Every Monday, we take on one of your most urgent personal finance questions, gathering insights from various financial experts to provide helpful advice. If you have a financial question, concern, or simply want to chat about anything related to personal finance, feel free to leave a comment or send an email to [email protected].
This week’s question comes from an email sent by Benjamin Bruenig:
How can couples with two incomes manage their finances effectively without just combining everything into one pot? It seems like everyone I talk to either has a complicated system involving multiple accounts and credit cards or complete chaos. In both cases, they're likely letting too much money sit in low-interest accounts, overdrawing those accounts, or spending excessive hours tracking each and every expense. Surely there’s a better way to use apps and automation, though most major budgeting apps don't offer these features.
Here’s what experts generally have to say about this issue, which affects everyone differently. For personalized advice, you should consult with a financial planner.
Everyone Has Unique Circumstances
Running a dual-income household can be challenging, especially since the typical couple manages 16 different financial accounts, as noted by Eugene Park, founder of Honeydue, a budgeting app for couples. As this reader pointed out, there are numerous tech solutions available to simplify the process—and each couple’s financial needs vary.
The key to budgeting as a couple is openness: Both partners need to understand the financial picture, and the responsibility shouldn’t fall solely on one person. While you don’t need to track every penny your partner spends, it’s important to have a general sense of each other's financial situation and to have honest discussions about bills and who is responsible for paying what.
“Figure out how to divide tasks like paying bills, managing investments, or scheduling meetings with your financial advisor,” advises Marcy Keckler, VP of Financial Advice Strategy at Ameriprise Financial. “You might also want to set up a shared bank account for joint expenses and individual accounts for personal spending. This method makes bill payment easy while still allowing both people the flexibility to manage their own spending.”
For more information on this topic, take a look at this post:
It’s true that Mint (and most personal finance apps) aren’t ideal for managing multiple users. That’s why Park suggests that each person in the relationship should use their own preferred app (such as Mint or Clarity Money) to manage their personal finances, while utilizing an app like Honeydue to monitor shared accounts and set up bill reminders. Once you’ve agreed on how to divide the bills, automate as many payments as possible.
An added advantage of Honeydue is that each partner can share only the financial information they’re comfortable with. You have the ability to choose which accounts (whether a joint account or your personal checking or savings accounts) to share and whether you want to display only balances or full transaction details. You can also inquire with your partner about individual charges.
Another option is the traditional budget spreadsheet, which works well because it’s collaborative and accessible to everyone involved.

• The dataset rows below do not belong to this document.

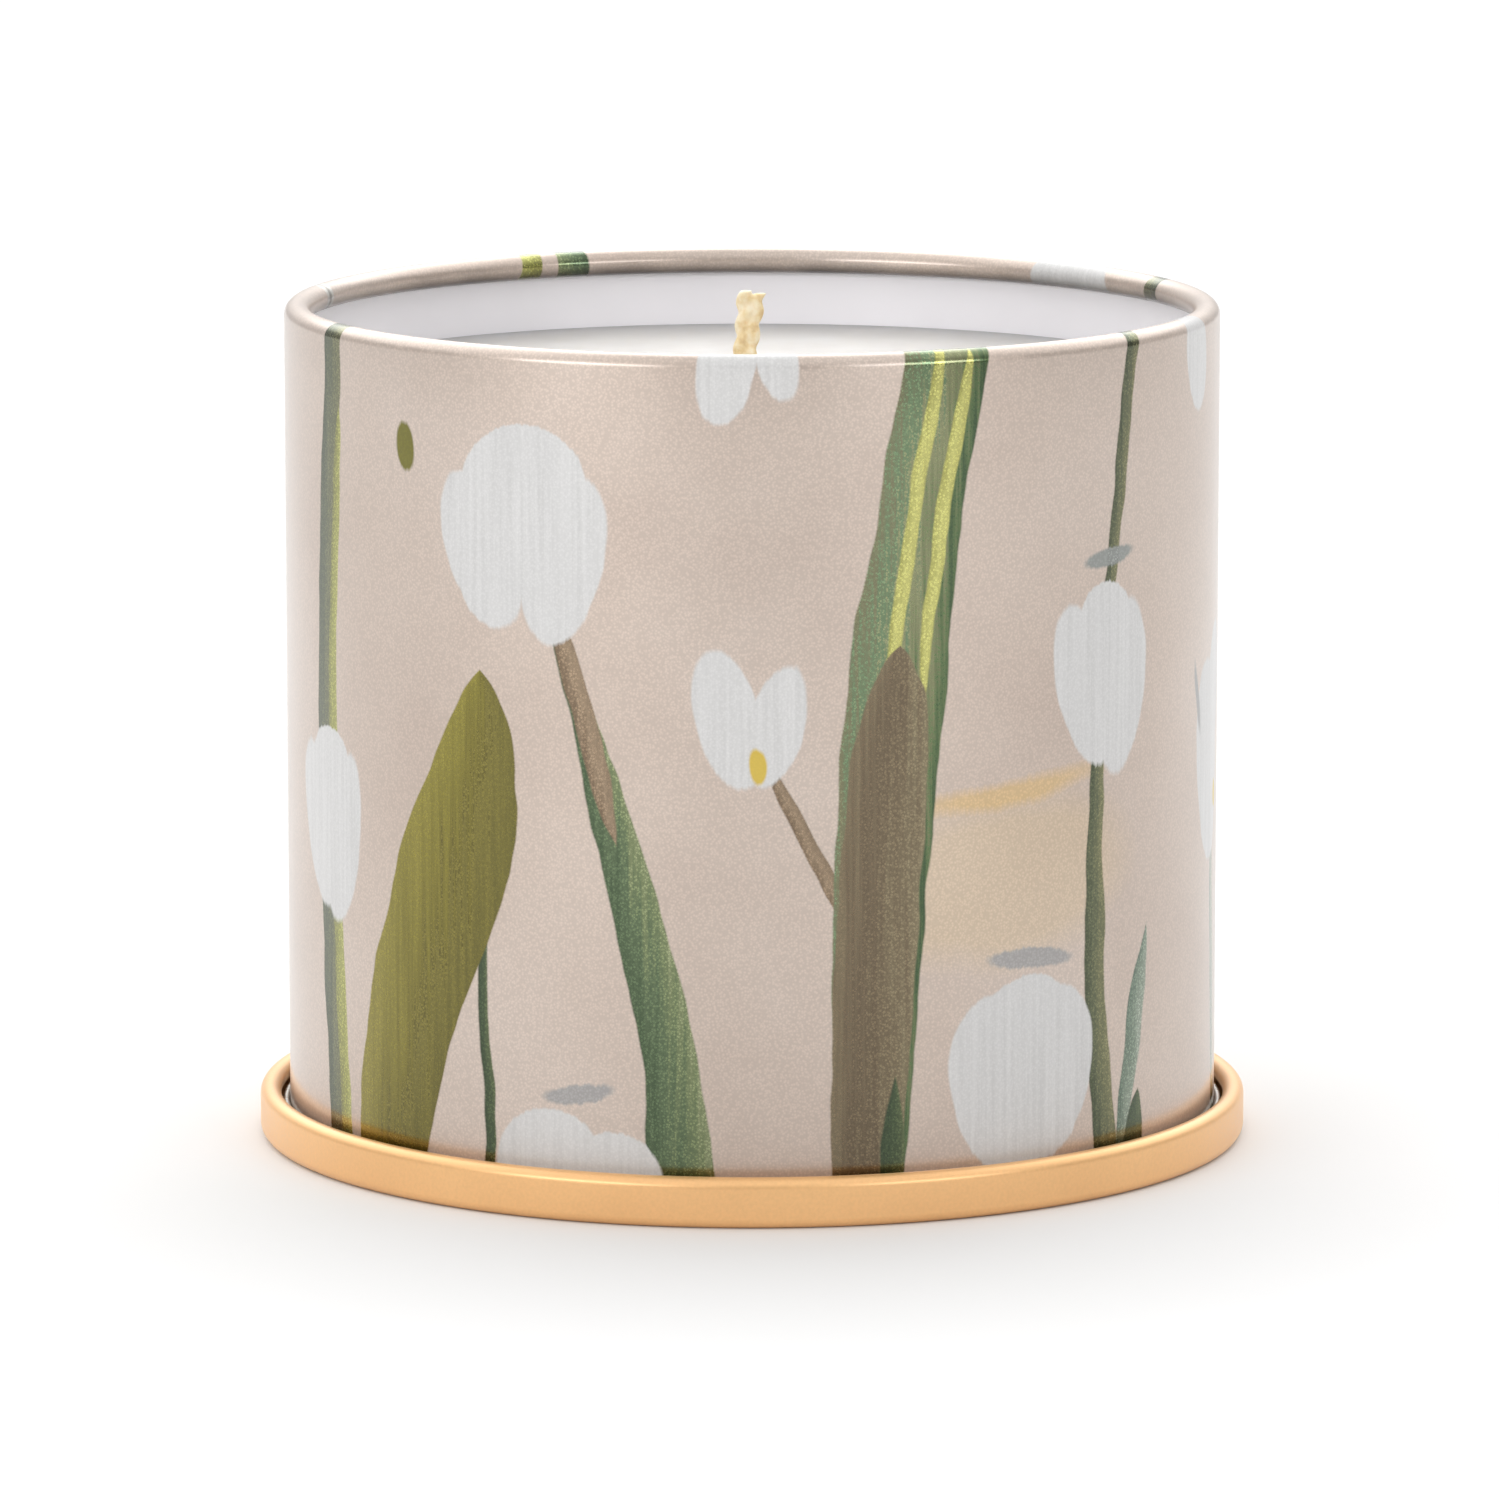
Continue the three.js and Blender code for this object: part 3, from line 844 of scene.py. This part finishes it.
def mottled_matt(name, low, high, scale, roughness, relief_mm):
    """A plain matt finish with its own small mottle: rubbery compound, foam or paper."""
    material, tree, shader = new_material(name, values={"Specular IOR Level": 0.3})
    place = add_node(tree, "TexCoord").outputs["Object"]
    mottle = add_node(tree, "TexNoise", {"Vector": place, "Scale": scale, "Detail": 4})
    color = add_node(tree, "ValToRGB", {"Fac": mottle}, stops=[(0.3, low), (0.7, high)])
    rough = add_node(tree, "MapRange", {0: mottle, 3: roughness - 0.08, 4: roughness + 0.08})
    relief = add_node(
        tree, "Bump", {"Height": mottle, "Strength": 0.3, "Distance": relief_mm * MM}
    )
    finish_shader(tree, shader, {"Base Color": color, "Roughness": rough, "Normal": relief})
    return material


# ---------------------------------------------------------------- pieces


def make_lid():
    skirt = LID_BOX[1].x - LID_SHEET / 2
    edge_middle = LID_BOX[1].x - LID_EDGE_RADIUS
    edge_path = skirt - edge_middle
    curl_height = LID_BOX[1].z - LID_EDGE_RADIUS
    foot = LID_SHEET / 2
    panel = LID_PANEL_RISE + foot
    rings = [
        (FLAT_MIDDLE_RADIUS, panel),
        (LID_PANEL_RADIUS - LID_STEP_EASE, panel),
        (LID_PANEL_RADIUS, panel - LID_STEP_ROUNDING),
        (LID_FOOT_RADIUS, foot + LID_STEP_ROUNDING),
        (LID_FOOT_RADIUS + LID_STEP_EASE, foot),
        *arc((edge_middle, LID_EDGE_RADIUS), edge_path, -90, 0, CORNER_STEPS),
        *arc((edge_middle, curl_height), edge_path, 0, LID_CURL_END, LID_CURL_STEPS),
    ]
    lid = draw_out("lid_tray", rings, closed_start=True)
    point_outwards()
    lid.data.materials.append(gold_lacquered_tinplate())
    thicken(lid, LID_SHEET)
    stand_for(lid, "lid", "lid_tray")


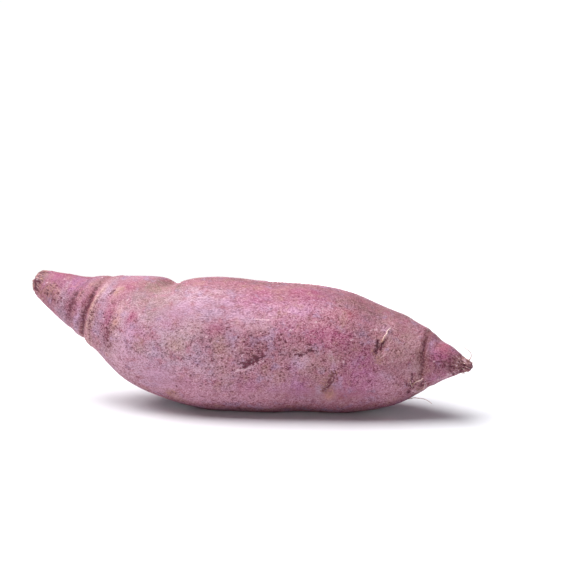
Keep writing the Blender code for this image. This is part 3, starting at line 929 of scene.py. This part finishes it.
# %% Attributes for the material
def with_ends(field):
    """The grid's values with those of the two end points added."""
    flat = field.reshape(-1, *field.shape[2:])
    return np.concatenate([flat, field[:1].mean(1), field[-1:].mean(1)])


def store(name, kind, field):
    """Keeps a value for each corner of the skin under this name."""
    layer = mesh.attributes.new(name, kind, "POINT")
    key = {"FLOAT": "value", "FLOAT_VECTOR": "vector", "FLOAT_COLOR": "color"}[kind]
    layer.data.foreach_set(key, with_ends(field).astype(np.float32).ravel())


store("straight", "FLOAT_VECTOR", straight)
pure_colour = np.clip(tint_colour / np.maximum(tint_amount, 1e-4)[..., None], 0, 1)
store("patch_colour", "FLOAT_COLOR", np.concatenate([pure_colour, tint_amount[..., None]], 2))
store("patch_amount", "FLOAT", tint_amount)
for name, field in tint.items():
    store(name, "FLOAT", np.clip(field, 0, 1))
store("hollow", "FLOAT", np.clip(0.5 + fine * 5.0, 0, 1))
store("coarse", "FLOAT", np.clip(coarse, 0, 1.4) / 1.4)
store("upper", "FLOAT", upper)
print("attributes:", [a.name for a in mesh.attributes if not a.name.startswith(".")])

# %% [markdown]
# The skin is thin cork: matt, with a fine grain that breaks the light into glints. A picture used as
# the texture would hold shadows that stay when the root turns, so the material is built of nodes: it
# lays the patches over a rose ground, then painted shade in the hollows and painted highlights on
# the curls of grain less than 1 mm apart, then the cork, the pale scars and glints, and the creases,
# partly painted shade. The bump repeats the grain.

# %% A small helper for node trees
def add(tree, kind, inputs=None, out=0, **settings):
    """Adds a node with its settings, feeds its inputs with values or other nodes' outputs, and
    returns one of its outputs."""
    node = tree.nodes.new(kind)
    for name, value in settings.items():
        setattr(node, name, value)
    for name, value in (inputs or {}).items():
        if isinstance(value, bpy.types.NodeSocket):
            tree.links.new(value, node.inputs[name])
        else:
            node.inputs[name].default_value = value
    return node.outputs[out]


def colour(hex_colour):
    """An sRGB hex colour as the four numbers that a node's socket takes."""
    return (*linear(hex_colour), 1.0)


EASED = {"interpolation_type": "SMOOTHSTEP"}
BLEND = {"data_type": "RGBA", "out": 2}
FACTOR, FIRST, SECOND = 0, 6, 7
print("a mix's inputs: factor", FACTOR, "and colours", FIRST, "and", SECOND)

# %% Skin material: ground and patches
BROAD_MM, HUE_MM, SMALL_MM = 9, 5.5, 2.6


def skin_ground(tree, straight_mm):
    """The cloudy rose ground with its patches of blush, bloom and cork."""
    broad = add(tree, "ShaderNodeTexNoise", {"Vector": straight_mm, "Scale": 1 / BROAD_MM, "Detail": 4.0})
    ragged_clouds = {"Vector": straight_mm, "Detail": 3.0, "Roughness": 0.6}
    hue = add(tree, "ShaderNodeTexNoise", {"Scale": 1 / HUE_MM, **ragged_clouds})
    small = add(tree, "ShaderNodeTexNoise", {"Scale": 1 / SMALL_MM, **ragged_clouds})
    ground = colour("#874959")
    for clouds, low, high, most, tone in (
            (broad, 0.35, 0.65, 1.0, "#985c6f"), (small, 0.38, 0.7, 0.5, "#9e5268"),
            (hue, 0.52, 0.68, 0.8, "#8d6f8e"), (hue, 0.48, 0.32, 0.8, "#9a6a64")):
        share = add(tree, "ShaderNodeMapRange",
                    {"Value": clouds, "From Min": low, "From Max": high, "To Max": most}, **EASED)
        ground = add(tree, "ShaderNodeMix", {FACTOR: share, FIRST: ground, SECOND: colour(tone)}, **BLEND)
    amount = add(tree, "ShaderNodeAttribute", out="Fac", attribute_name="patch_amount")
    patch = add(tree, "ShaderNodeAttribute", out="Color", attribute_name="patch_colour")
    worn = add(tree, "ShaderNodeMapRange",
               {"Value": small, "From Min": 0.32, "From Max": 0.6, "To Min": 0.8}, **EASED)
    share = add(tree, "ShaderNodeMath", {0: amount, 1: worn}, operation="MULTIPLY")
    return add(tree, "ShaderNodeMix", {FACTOR: share, FIRST: ground, SECOND: patch}, **BLEND)


print("ground of clouds", BROAD_MM, HUE_MM, "and", SMALL_MM, "mm wide")

# %% Skin material: grain
CURL_MM, LINE_MM, SPECK_MM = 0.58, 0.52, 0.55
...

Peter Polson, founder of Tiller Money, a paid service that provides ready-made budget sheets, recommends this setup for couples who are new to managing finances together:
Partner 1 income
Partner 2 income
Partner 1 expenses
Partner 2 expenses
Shared expenses paid by partner 1
Shared expenses paid by partner 2
“Both partners have full visibility,” says Polson. “When they review their finances together, they can focus on shared expenses: Are we making the right choices for joint costs? Is the balance between us fair?”
You can create your own budget sheet using the template above as a guide, or you can try a service like Tiller. Much like a budgeting app, Tiller pulls in your financial data daily, allowing you to track your spending habits while also keeping tabs on both your and your partner’s budgets. Here’s an example of a budget that Tiller generated:
And here’s a more detailed breakdown:
The key takeaway is that it’s adaptable: You can either design your own budget sheets or utilize Tiller’s pre-made templates. The way you organize them and the categories you choose are entirely up to you and your partner.
Once you’ve maintained a spreadsheet for a few months or used an app to monitor your spending patterns and bill payments, you’ll start identifying opportunities to save or invest. Once again, have an open conversation with your partner (maybe over a glass of wine) to discuss your options.
“If the couple finds they have too much cash sitting in a joint account with a low interest rate, it’s a sign to consider setting up an emergency savings fund to cover three to six months’ worth of expenses, if they haven’t done so already,” says Paul Bennett, a certified financial planner and author of The Money Navigator. “Once that’s in place, a long-term investment strategy can be developed. Otherwise, you’re letting money sit idle and its purchasing power continues to decrease.”
If you’re working toward a shared financial goal (like saving for a vacation or purchasing a new couch), consider apps such as Digit or Simple—though they are designed for individual use, sharing a login makes it easy to track progress together.
You can choose to use an app, a spreadsheet, or a combination of both—whatever method works best for you and your partner.